··· GIVEN DATA
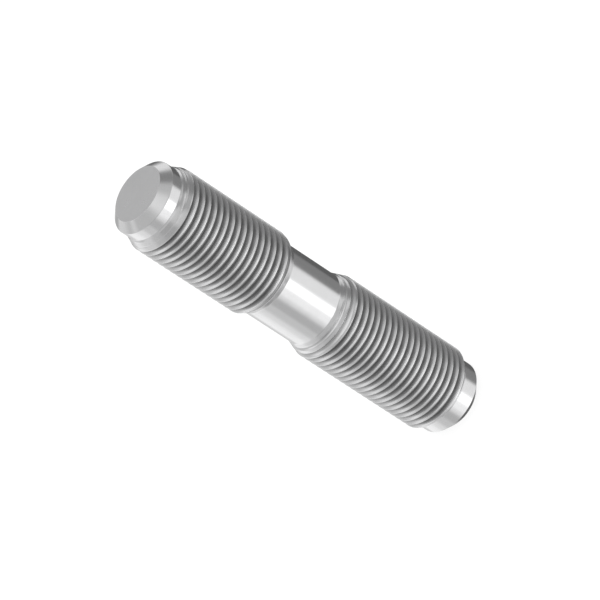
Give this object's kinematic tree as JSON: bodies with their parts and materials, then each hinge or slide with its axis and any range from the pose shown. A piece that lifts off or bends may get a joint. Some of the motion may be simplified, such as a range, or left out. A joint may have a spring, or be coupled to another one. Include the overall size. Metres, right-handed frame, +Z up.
{
  "type": "threaded stud",
  "caption": "Double-ended steel stud with a fine right-hand thread on both ends, a reduced plain shank between them and chamfered cylindrical points.",
  "frame": {"origin": "centre of the lower end face, which is the end of the longer thread", "axes": "+Z up the stud's axis, from the longer thread to the shorter one"},
  "size_m": [0.014, 0.014, 0.0685],
  "materials": {
    "bright_steel": "bright turned steel, bare, with fine turning marks round the axis"
  },
  "bodies": {
    "root": {"stud": "bright_steel"}
  },
  "joints": []
}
······
> _PROBLEM DESCRIPTION_
Report only the number of lines that hold the string "from" in this listing.

> _TASK SOLUTION_
2